Cubify Anything: Scaling Indoor 3D Object Detection
Justin Lazarow, David Griffiths, Gefen Kohavi, Francisco Crespo, Afshin Dehghan
TL;DR
The paper tackles indoor 3D object detection from a single RGB(-D) frame by building CA-1M, a large-scale, pixel-perfect dataset with exhaustively labeled 3D boxes rendered to every frame. It introduces Cubify Transformer (CuTR), a fully Transformer-based detector that operates on RGB(-D) inputs without 3D inductive biases, and demonstrates that with CA-1M pretraining CuTR can outperform traditional point-based 3D detectors on diverse benchmarks. Notably, CuTR benefits from large-scale, high-fidelity data and pretraining, achieving strong recall and precision, while also showing robustness to depth noise and maintaining competitive RGB-only performance.

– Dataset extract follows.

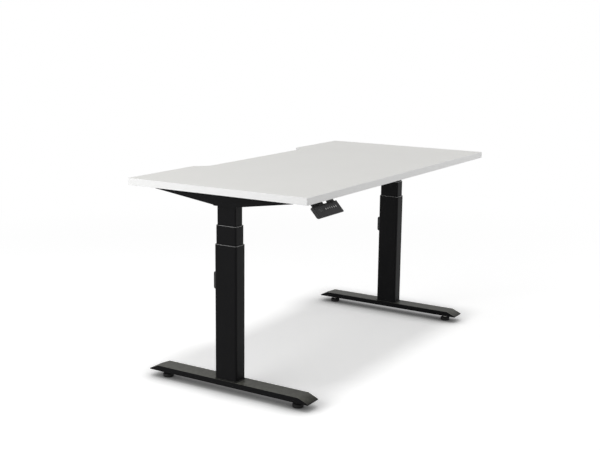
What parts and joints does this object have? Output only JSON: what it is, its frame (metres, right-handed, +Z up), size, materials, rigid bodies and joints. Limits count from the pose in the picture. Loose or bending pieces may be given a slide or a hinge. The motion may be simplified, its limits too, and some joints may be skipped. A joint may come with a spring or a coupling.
{
  "type": "height adjustable standing desk",
  "caption": "Standing desk with a rectangular laminate top, rear cable cut-out, two three-stage electric columns, bar feet and a push-button handset.",
  "frame": {"origin": "on the floor, at the centre of the whole desk's bounding box", "axes": "+X to the user's right along the desktop, +Y from the user's side to the rear, +Z up"},
  "size_m": [1.5, 0.77, 0.76],
  "materials": {
    "laminate": "fine matt melamine face",
    "edge_band": "satin plastic edge band",
    "powder_coat": "fine textured matt black powder coat",
    "black_plastic": "moulded, lightly textured",
    "panel_plastic": "smooth satin panel",
    "window": "smoked display window",
    "button_plastic": "moulded keys with printed signs",
    "black_rubber": "moulded rubber",
    "bright_steel": "turned steel",
    "zinc_steel": "zinc plated",
    "motor_steel": "zinc grey motor can",
    "gear_case": "die cast",
    "nut_plastic": "acetal",
    "circuit_board": "green board with parts",
    "cable_black": "smooth cable jacket",
    "clip_white": "clear-white nylon"
  },
  "bodies": {
    "left_base": {"left_foot": "powder_coat", "left_outer_tube": "powder_coat", "left_outer_bush": "black_plastic", "left_fixed_screw": "bright_steel", "left_foot_bolts": "zinc_steel", "left_column_cap": "black_plastic"},
    "left_middle": {"left_middle_tube": "powder_coat", "left_middle_bush": "black_plastic", "left_middle_shoe": "black_plastic"},
    "top": {"desktop_board": "laminate", "edge_band": "edge_band", "left_side_arm": "powder_coat", "right_side_arm": "powder_coat", "end_rails": "powder_coat", "middle_rails": "powder_coat", "rail_screws": "zinc_steel", "desktop_screws": "zinc_steel", "left_inner_tube": "powder_coat", "right_inner_tube": "powder_coat", "left_motor": "motor_steel", "right_motor": "motor_steel", "left_gearbox": "gear_case", "right_gearbox": "gear_case", "left_inner_nut": "nut_plastic", "right_inner_nut": "nut_plastic", "control_box": "black_plastic", "control_box_lid": "black_plastic", "control_board": "circuit_board", "power_inlet": "black_plastic", "motor_cables": "cable_black", "handset_cable": "cable_black", "cable_clips": "clip_white", "handset_shell": "black_plastic", "handset_fascia": "panel_plastic", "handset_bracket": "black_plastic", "handset_board": "circuit_board", "display_window": "window"},
    "right_middle": {"right_middle_tube": "powder_coat", "right_middle_bush": "black_plastic", "right_middle_shoe": "black_plastic"},
    "right_base": {"right_foot": "powder_coat", "right_outer_tube": "powder_coat", "right_outer_bush": "black_plastic", "right_fixed_screw": "bright_steel", "right_foot_bolts": "zinc_steel", "right_column_cap": "black_plastic"},
    "left_screw_sleeve": {"left_screw_sleeve": "bright_steel"},
    "right_screw_sleeve": {"right_screw_sleeve": "bright_steel"},
    "left_drive_shaft": {"left_drive_shaft": "bright_steel"},
    "right_drive_shaft": {"right_drive_shaft": "bright_steel"},
    "left_front_glide": {"left_front_glide": "black_rubber"},
    "left_rear_glide": {"left_rear_glide": "black_rubber"},
    "right_front_glide": {"right_front_glide": "black_rubber"},
    "right_rear_glide": {"right_rear_glide": "black_rubber"},
    "button_up": {"button_up": "button_plastic"},
    "button_down": {"button_down": "button_plastic"},
    "button_one": {"button_one": "button_plastic"},
    "button_two": {"button_two": "button_plastic"},
    "button_three": {"button_three": "button_plastic"},
    "button_memory": {"button_memory": "button_plastic"}
  },
  "joints": [
    {"name": "left_lower_stage", "type": "slide", "parent": "left_base", "child": "left_middle", "axis": [0, 0, 1], "range_m": [-0.063, 0.262]},
    {"name": "left_upper_stage", "type": "slide", "parent": "left_middle", "child": "top", "axis": [0, 0, 1], "range_m": [-0.063, 0.262]},
    {"name": "right_upper_stage", "type": "slide", "parent": "top", "child": "right_middle", "axis": [0, 0, -1], "range_m": [-0.063, 0.262]},
    {"name": "right_lower_stage", "type": "slide", "parent": "right_middle", "child": "right_base", "axis": [0, 0, -1], "range_m": [-0.063, 0.262]},
    {"name": "left_sleeve_spin", "type": "hinge", "parent": "left_middle", "child": "left_screw_sleeve", "pos_m": [-0.636, 0.02, 0.12], "axis": [0, 0, 1], "range_deg": [-2846, 11801]},
    {"name": "left_shaft_spin", "type": "hinge", "parent": "top", "child": "left_drive_shaft", "pos_m": [-0.636, 0.02, 0.565], "axis": [0, 0, 1], "range_deg": [-2846, 11801]},
    {"name": "right_sleeve_spin", "type": "hinge", "parent": "right_middle", "child": "right_screw_sleeve", "pos_m": [0.636, 0.02, 0.12], "axis": [0, 0, 1], "range_deg": [-2846, 11801]},
    {"name": "right_shaft_spin", "type": "hinge", "parent": "top", "child": "right_drive_shaft", "pos_m": [0.636, 0.02, 0.565], "axis": [0, 0, 1], "range_deg": [-2846, 11801]},
    {"name": "left_front_levelling", "type": "slide", "parent": "left_base", "child": "left_front_glide", "axis": [0, 0, -1], "range_m": [0, 0.012]},
    {"name": "left_rear_levelling", "type": "slide", "parent": "left_base", "child": "left_rear_glide", "axis": [0, 0, -1], "range_m": [0, 0.012]},
    {"name": "right_front_levelling", "type": "slide", "parent": "right_base", "child": "right_front_glide", "axis": [0, 0, -1], "range_m": [0, 0.012]},
    {"name": "right_rear_levelling", "type": "slide", "parent": "right_base", "child": "right_rear_glide", "axis": [0, 0, -1], "range_m": [0, 0.012]},
    {"name": "button_up_press", "type": "slide", "parent": "top", "child": "button_up", "axis": [0, 0.7431, -0.6691], "range_m": [0, 0.0006], "stiffness_N_per_m": 1500, "springref_m": -0.0007},
    {"name": "button_down_press", "type": "slide", "parent": "top", "child": "button_down", "axis": [0, 0.7431, -0.6691], "range_m": [0, 0.0006], "stiffness_N_per_m": 1500, "springref_m": -0.0007},
    {"name": "button_one_press", "type": "slide", "parent": "top", "child": "button_one", "axis": [0, 0.7431, -0.6691], "range_m": [0, 0.0006], "stiffness_N_per_m": 1500, "springref_m": -0.0007},
    {"name": "button_two_press", "type": "slide", "parent": "top", "child": "button_two", "axis": [0, 0.7431, -0.6691], "range_m": [0, 0.0006], "stiffness_N_per_m": 1500, "springref_m": -0.0007},
    {"name": "button_three_press", "type": "slide", "parent": "top", "child": "button_three", "axis": [0, 0.7431, -0.6691], "range_m": [0, 0.0006], "stiffness_N_per_m": 1500, "springref_m": -0.0007},
    {"name": "button_memory_press", "type": "slide", "parent": "top", "child": "button_memory", "axis": [0, 0.7431, -0.6691], "range_m": [0, 0.0006], "stiffness_N_per_m": 1500, "springref_m": -0.0007}
  ],
  "couplings": [
    {"joint": "left_upper_stage", "follows": "left_lower_stage", "ratio": 1},
    {"joint": "right_upper_stage", "follows": "left_lower_stage", "ratio": 1},
    {"joint": "right_lower_stage", "follows": "left_lower_stage", "ratio": 1},
    {"joint": "left_sleeve_spin", "follows": "left_lower_stage", "rad_per_m": 785.4},
    {"joint": "left_shaft_spin", "follows": "left_lower_stage", "rad_per_m": 785.4},
    {"joint": "right_sleeve_spin", "follows": "left_lower_stage", "rad_per_m": 785.4},
    {"joint": "right_shaft_spin", "follows": "left_lower_stage", "rad_per_m": 785.4}
  ]
}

The work argues for a data-centric, image-based approach to scaling indoor 3D perception and introduces a practical rendering pipeline to align world-space annotations with frame-level ground truth, enabling effective supervision at scale.
Abstract
We consider indoor 3D object detection with respect to a single RGB(-D) frame acquired from a commodity handheld device. We seek to significantly advance the status quo with respect to both data and modeling. First, we establish that existing datasets have significant limitations to scale, accuracy, and diversity of objects. As a result, we introduce the Cubify-Anything 1M (CA-1M) dataset, which exhaustively labels over 400K 3D objects on over 1K highly accurate laser-scanned scenes with near-perfect registration to over 3.5K handheld, egocentric captures. Next, we establish Cubify Transformer (CuTR), a fully Transformer 3D object detection baseline which rather than operating in 3D on point or voxel-based representations, predicts 3D boxes directly from 2D features derived from RGB(-D) inputs. While this approach lacks any 3D inductive biases, we show that paired with CA-1M, CuTR outperforms point-based methods - accurately recalling over 62% of objects in 3D, and is significantly more capable at handling noise and uncertainty present in commodity LiDAR-derived depth maps while also providing promising RGB only performance without architecture changes. Furthermore, by pre-training on CA-1M, CuTR can outperform point-based methods on a more diverse variant of SUN RGB-D - supporting the notion that while inductive biases in 3D are useful at the smaller sizes of existing datasets, they fail to scale to the data-rich regime of CA-1M. Overall, this dataset and baseline model provide strong evidence that we are moving towards models which can effectively Cubify Anything.